— begin —
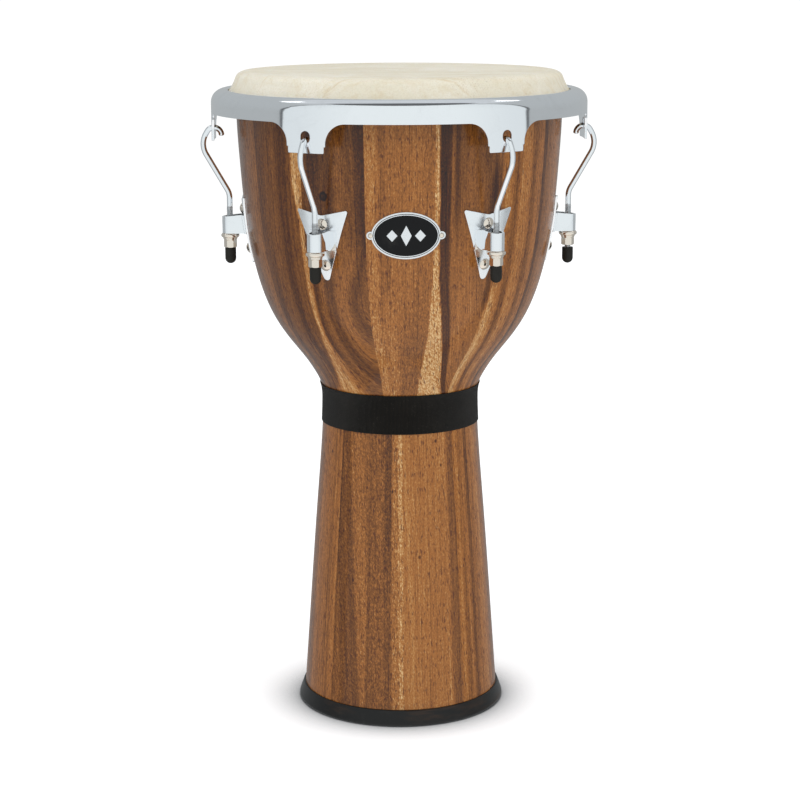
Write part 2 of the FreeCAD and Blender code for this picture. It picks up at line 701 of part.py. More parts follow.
def badge_pins():
    sphere_radius = (PIN_HEAD_RADIUS ** 2 + PIN_HEAD_HEIGHT ** 2) / (2.0 * PIN_HEAD_HEIGHT)
    ball = Part.makeSphere(sphere_radius, Vector(PIN_HEAD_HEIGHT - sphere_radius, 0, 0))
    head = ball.common(Part.makeBox(20, 40, 40, Vector(0, -20, -20)))
    shank = Part.makeCylinder(PIN_RADIUS, PIN_LENGTH, Vector(-PIN_LENGTH, 0, 0), Vector(1, 0, 0))
    stand_off = SHEET_GAP + BADGE_SHEET + BADGE_RELIEF + 0.05
    pin = on_shell(head.fuse(shank).removeSplitter(), BADGE_HEIGHT, stand_off)
    return group([turned(pin, angle) for angle in pin_axes()])


def pin_holes():
    hole = Part.makeCylinder(PIN_RADIUS + 0.05, PIN_LENGTH + 0.5, Vector(-PIN_LENGTH - 0.5, 0, 0),
                             Vector(1, 0, 0))
    placed = on_shell(hole, BADGE_HEIGHT, SHEET_GAP + BADGE_SHEET + BADGE_RELIEF)
    return [turned(placed, angle - 90.0) for angle in pin_axes()]


# --- Build ------------------------------------------------------------------------------------------
os.makedirs("parts", exist_ok=True)
lug_angles = [FIRST_LUG_DEG + i * 360.0 / LUGS for i in range(LUGS)]

save("bowl_staves", staves(bowl_section(), BOWL_STAVE_START_DEG, bolt_cutters() + pin_holes()))
save("foot_staves", staves(foot_section(), FOOT_STAVE_START_DEG, []))
save("waist_band", waist_band())
save("foot_ring", foot_ring())
save("drumhead", drumhead())
save("flesh_hoop", Part.makeTorus(HOOP_RING_RADIUS, HOOP_BAR_RADIUS, flat(0, HOOP_HEIGHT)))
save("rim", rim())

lug_pieces = {
    "side_plate": side_plate(),
    "rod_bracket": rod_bracket(),
    "tension_rod": tension_rod(),
    "tuning_nut": tuning_nut(),
    "dome_washer": dome_washer(),
    "rod_cap": rod_cap(0.0),
}
for name, piece in lug_pieces.items():
    for i, angle in enumerate(lug_angles):
        own = piece
        if name == "rod_cap" and i + 1 == LOOSE_CAP_LUG:
            own = rod_cap(LOOSE_CAP_DROP)
        save(f"{name}_{i + 1}", turned(own, angle))

save("flat_washers", all_lugs([flat_washer()]))
head_seat = SHEET_GAP * 2 + PLATE_SHEET
save("plate_bolts", all_lugs([on_shell(plate_bolt(), h, head_seat) for h in BOLT_HEIGHTS]))
save("plate_bolt_washers", all_lugs([on_shell(bolt_washer(), h, 0.0) for h in BOLT_HEIGHTS]))
save("plate_bolt_nuts", all_lugs([on_shell(bolt_nut(), h, 0.0) for h in BOLT_HEIGHTS]))

badge_plate, badge_enamel = badge_pieces()
save("badge_plate", turned(badge_plate, -90.0))
save("badge_enamel", turned(badge_enamel, -90.0))
save("badge_pins", turned(badge_pins(), -90.0))
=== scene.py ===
"""A rim-tuned djembe: stave-built wooden shell, rawhide head, chrome rim and hooked tuning rods.

Metres, in the row frame: +Z up, the badge facing -Y. An azimuth of 0 is +X and of -90 is the badge.
"""

import math

import bpy
import numpy as np
from mathutils import Matrix, Vector


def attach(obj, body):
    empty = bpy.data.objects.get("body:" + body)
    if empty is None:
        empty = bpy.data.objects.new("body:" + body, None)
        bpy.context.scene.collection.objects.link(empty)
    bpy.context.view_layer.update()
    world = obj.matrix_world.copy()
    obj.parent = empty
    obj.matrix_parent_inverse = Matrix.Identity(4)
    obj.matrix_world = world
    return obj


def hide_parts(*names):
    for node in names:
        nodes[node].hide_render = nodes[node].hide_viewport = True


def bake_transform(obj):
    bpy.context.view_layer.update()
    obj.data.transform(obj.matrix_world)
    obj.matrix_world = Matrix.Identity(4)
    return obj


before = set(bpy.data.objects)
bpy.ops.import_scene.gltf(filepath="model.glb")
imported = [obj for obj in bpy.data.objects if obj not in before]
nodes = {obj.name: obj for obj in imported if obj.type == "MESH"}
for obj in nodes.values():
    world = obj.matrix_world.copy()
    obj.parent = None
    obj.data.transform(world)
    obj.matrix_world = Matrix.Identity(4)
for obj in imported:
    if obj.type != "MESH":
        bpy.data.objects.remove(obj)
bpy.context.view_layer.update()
MM = 0.001
TAU = 2.0 * math.pi

# --- Driving sizes, in millimetres unless named otherwise -------------------------------------------
STAVES = 15
STAVE_DEG = 360.0 / STAVES
BOWL_STAVE_START = -80.2
FOOT_STAVE_START = -90.0
WALL = 11.5
JOINT_HEIGHT = 302.0
SPIGOT_RADIUS = 72.0
SPIGOT_TOP = 322.0
SHELL_BOTTOM = 4.0
SHELL_OUTLINE = [
    (98.4, 4.0), (91.5, 101.0), (84.0, 202.0), (77.9, 283.0), (76.9, 310.0), (78.3, 326.0),
    (83.8, 338.2), (93.6, 353.3), (109.4, 373.5), (123.0, 393.7), (132.5, 413.9), (141.9, 444.2),
    (149.7, 484.6), (155.6, 545.2), (158.1, 585.5), (158.3, 640.0),
]
EDGE_START = 619.0              # where the bowl starts to follow the skin's underside
EDGE_RADIUS = 158.4
BEVEL = [(149.0, 633.2), (145.5, 630.4), (142.6, 626.5)]
BEVEL_END = 622.0
BAND_RIBS = 380
HEAD_HEIGHT = 635.0
SKIN = 1.5
SKIN_GAP = 0.1                  # between the skin and the bearing edge
HEAD_OUTLINE = [
    (147.0, HEAD_HEIGHT), (153.5, 633.95), (157.2, 631.5), (159.9, 625.8), (162.3, 620.9), (165.4, 615.4),
]
HOOP_RING_RADIUS = 170.4
HOOP_HEIGHT = 609.7
LAP_RADIUS = 5.6
LUG_AXIS = 166.5
LUGS = [-120.0 + 60.0 * i for i in range(6)]

# How finely the meshes are cut
COLUMNS_PER_STAVE = 40
BOWL_OUTER_ROWS = 112
BOWL_INNER_ROWS = 34
FOOT_OUTER_ROWS = 116
FOOT_INNER_ROWS = 40
HEAD_ROWS = 60
HEAD_COLUMNS = 240
LAP_ROWS = 34

# --- Camera -----------------------------------------------------------------------------------------
LENS = 94.29
CAMERA_DISTANCE = 2.0566
CAMERA_HEIGHT = 0.7371
CAMERA_PITCH_DEG = 11.802
CAMERA_SIDE_DEG = 2.3
CAMERA_ROLL_DEG = -0.15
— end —
What is needed: Exactly the lines from the one holding "badge_plate, badge_enamel = badge_pieces()" through the one holding "bpy.context.scene.collection.objects.link(empty)" should be printed, ends included.

Task solution:
badge_plate, badge_enamel = badge_pieces()
save("badge_plate", turned(badge_plate, -90.0))
save("badge_enamel", turned(badge_enamel, -90.0))
save("badge_pins", turned(badge_pins(), -90.0))
=== scene.py ===
"""A rim-tuned djembe: stave-built wooden shell, rawhide head, chrome rim and hooked tuning rods.

Metres, in the row frame: +Z up, the badge facing -Y. An azimuth of 0 is +X and of -90 is the badge.
"""

import math

import bpy
import numpy as np
from mathutils import Matrix, Vector


def attach(obj, body):
    empty = bpy.data.objects.get("body:" + body)
    if empty is None:
        empty = bpy.data.objects.new("body:" + body, None)
        bpy.context.scene.collection.objects.link(empty)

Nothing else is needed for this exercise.